- Music
- 27 Mar 07
From indie shy-boys to multi-platinum chart toppers, it’s certainly been a long, strange journey for The Shins. By now, we all know that Natalie Portman played a part in their success – but what’s Elliot Smith go to do with it?
In the soulless opulence of a central London hotel, James Mercer of The Shins is reflecting on the day a dead rock star walked into his life.
“Elliot Smith used to rent the house in Portland, Oregon where I now live and where I put together all of the songs on the current album,” he says. “One day, an old girlfriend of Elliot’s called to my door. She told me he had lived there for some years. I was pretty knocked back. Apparently, he would record in the basement. Did that creep me out? Not at all. I found it inspiring.”
If you came late to The Shins it’s likely you were turned onto the band by one of the most blatant pieces of product placement in music history – in 2004 Natalie Portman lauded Mercer’s crew as the band “that will change your life” in the cute/sickly indie-flick Garden State (Zach Braff, the film’s director, is a lifelong indie-phile).
Sitting down to write The Shins’ first post-Garden State album, Mercer realised he’d been handed a one-shot opportunity. Return with the right record and the millions introduced to The Shins by Garden State would flock to the group. Fumble the pass and all that good publicity might be squandered.
“There was pressure, I guess, after Garden State,” admits Mercer, 37, who put The Shins together in New Mexico in 1997. “That said, it wasn’t negative pressure. We knew that there was a potential audience out there for us that had never previously existed. I saw that as an opportunity rather than a burden.”
His optimism proved justified. Released just a month ago, Wincing The Night Away has already gone platinum in the United States, debuting at number two in the Billboard chart (making it, by several orders of magnitude, the most successful album in the history of Sub Pop records).
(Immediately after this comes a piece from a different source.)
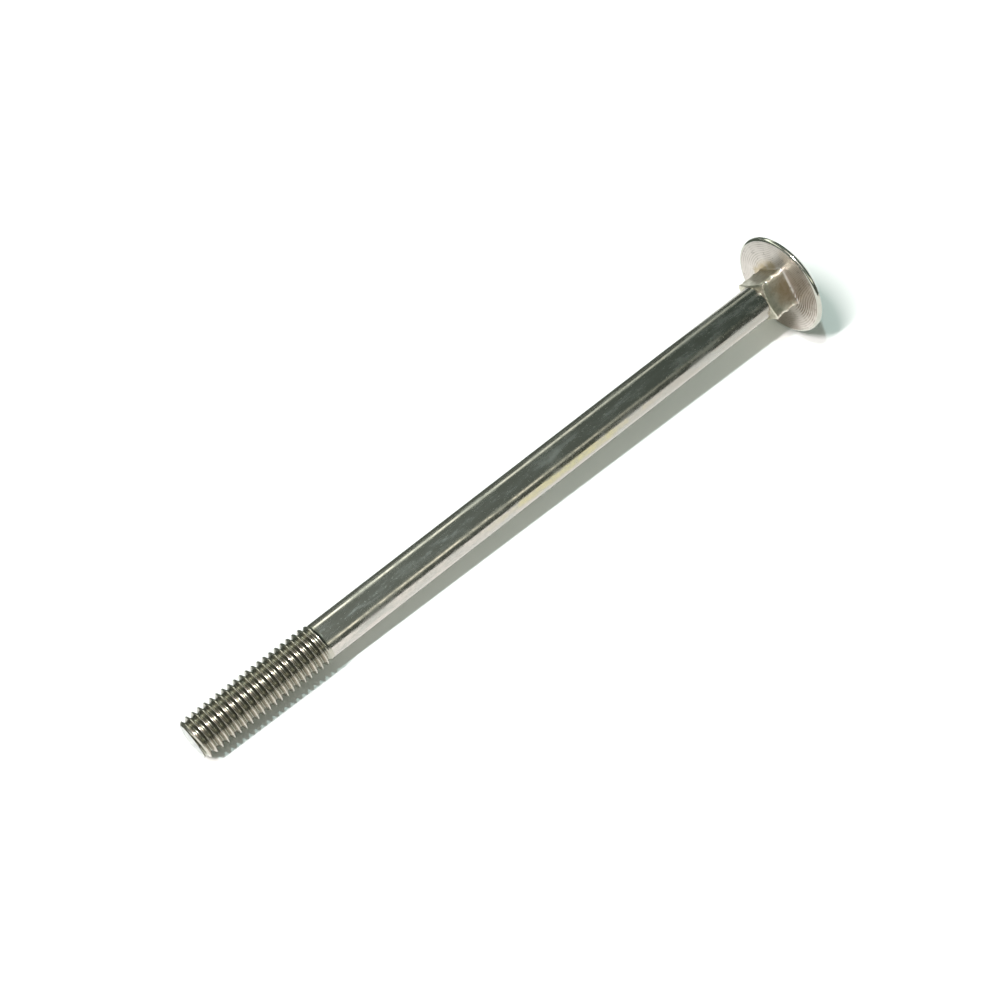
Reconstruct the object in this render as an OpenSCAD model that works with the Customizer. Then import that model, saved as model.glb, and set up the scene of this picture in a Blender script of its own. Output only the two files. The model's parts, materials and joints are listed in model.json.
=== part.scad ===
// Carriage bolt, M8 x 140: cup head, square neck, reduced shank and a rolled thread.
// It is one cold-forged piece. It lies on a flat surface, where the rim of its head and
// the first full crest of its thread touch. +X runs from the point to the head, +Z is up,
// and the origin is below the middle of the bolt, on the surface.

/* [Bolt] */
// Length from the end of the point to the underside of the head
bolt_len = 140; // [90:1:200]

/* [Thread] */
// Major diameter of the thread
thread_d = 8; // [7:0.1:9]
// Axial distance from one crest to the next
pitch = 1.25; // [0.75:0.05:1.75]
// Length of the thread, from the end of the point to the plain shank
thread_len = 28; // [12:1:60]
// Length over which the thread fades out into the shank
runout_len = 2; // [1:0.1:4]
// Diameter of the end face of the point
point_d = 6.8; // [5:0.1:7.4]
// Height of the slight dome of the end face
point_dome = 0.4; // [0.2:0.05:0.8]
// Angle between the chamfer of the point and the axis
point_angle = 45; // [30:1:60]
// Distance from the end of the point to the first crest, on the side that the bolt lies on
first_crest = 1.6; // [1.1:0.05:3]

/* [Neck] */
// Width of the square neck across its flats
neck_flats = 7.6; // [7.4:0.1:9]
// Width of the square neck across its rounded corners
neck_corner_d = 10; // [9.4:0.1:12]
// Length of the neck, up to the underside of the head
neck_len = 6; // [3:0.1:8]
// Axial length of the sloping shoulder at the start of the neck
neck_lead = 0.4; // [0.3:0.1:2]
// How far the lowest corner of the neck is turned from straight down, about the bolt's axis
neck_roll = 1; // [-45:1:45]

/* [Head] */
// Diameter of the head
head_d = 21; // [16:0.1:26]
// Height of the head, from its underside to the top of its dome
head_h = 4.6; // [3.5:0.1:7]
// Thickness of the head at its rim
rim_h = 0.7; // [0.6:0.05:1.5]
// Radius of the rounded lower edge of the rim
rim_round = 0.5; // [0.1:0.05:0.55]

/* [Hidden] */
$fn = 96;

// A 60 degree thread: flat crest, straight flanks and a narrow flat root.
flank_angle = 30;
crest_flat = pitch / 8;
thread_depth = 0.6134 * pitch;
flank_w = thread_depth * tan(flank_angle);
thread_r = thread_d / 2;
root_r = thread_r - thread_depth;
// The shank keeps the blank's diameter, from which the thread was rolled up and down.
shank_r = thread_r - 0.3248 * pitch;

// The helix has this many straight steps in a turn. One of them points straight down.
turn_steps = 24;
// Corners of one pitch of the profile, as [axial offset, radius], from the middle of the crest.
thread_profile = [
    [-crest_flat / 2, thread_r],
    [crest_flat / 2, thread_r],
    [crest_flat / 2 + flank_w, root_r],
    [pitch - crest_flat / 2 - flank_w, root_r]
];
profile_n = len(thread_profile);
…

“It’s nice, but I don’t read too much into it,” says Mercer, speaking so softly it sometimes sounds as if he's lapsed into an enigmatic silence when, in fact, he's merely paused for breath. “You gotta stay grounded. Otherwise you can’t keep doing what it is you do.”
Listening to Wincing, it’s immediately clear that the project represents a major leap forward for Mercer (who basically is The Shins – he writes and arranges all of the music). On their two previous records, 2001’s Oh Inverted World, and 2003’s Chutes Too Narrow, the four-piece trafficked in sweet, slight indie-pop: contrary to what Portman claimed this was emphatically not music to change your life, though it might brighten your afternoon a little.
On Wincing, however, Mercer really steps up to the plate. Reaching unabashedly beyond the indie heartland, towards a wider music public, the record is awash with surging choruses and devastating melodies. At the same time, it's also the darkest Shins album to date. Recorded after a spell of upheaval in Mercer’s life (its gestation coincided with, among other things, the end of a long-term relationship), Wincing, for all the surface glimmer, has a chilling undertow.
“Some of the songs came out of a period when I was living next to a crack house in Portland,” he elaborates. “It was what you would call an ‘up and coming’ neighbourhood – the landlord told me it was in the process of being gentrified. Well, guess what? It wasn’t gentrified yet. It was kind of scary because there were always drug dealers and addicts hanging out on the street. People would call the police on them. What terrified me was that they might get the idea that I was the guy who was calling the cops! In the end I had to move out ‘cos it was getting seriously scary. When I was away on tour, there was a drive-by shoot-out. I thought to myself, ‘Woah, this is waay too real.’”
Wincing The Night Away is out on Sub Pop/Transgressive.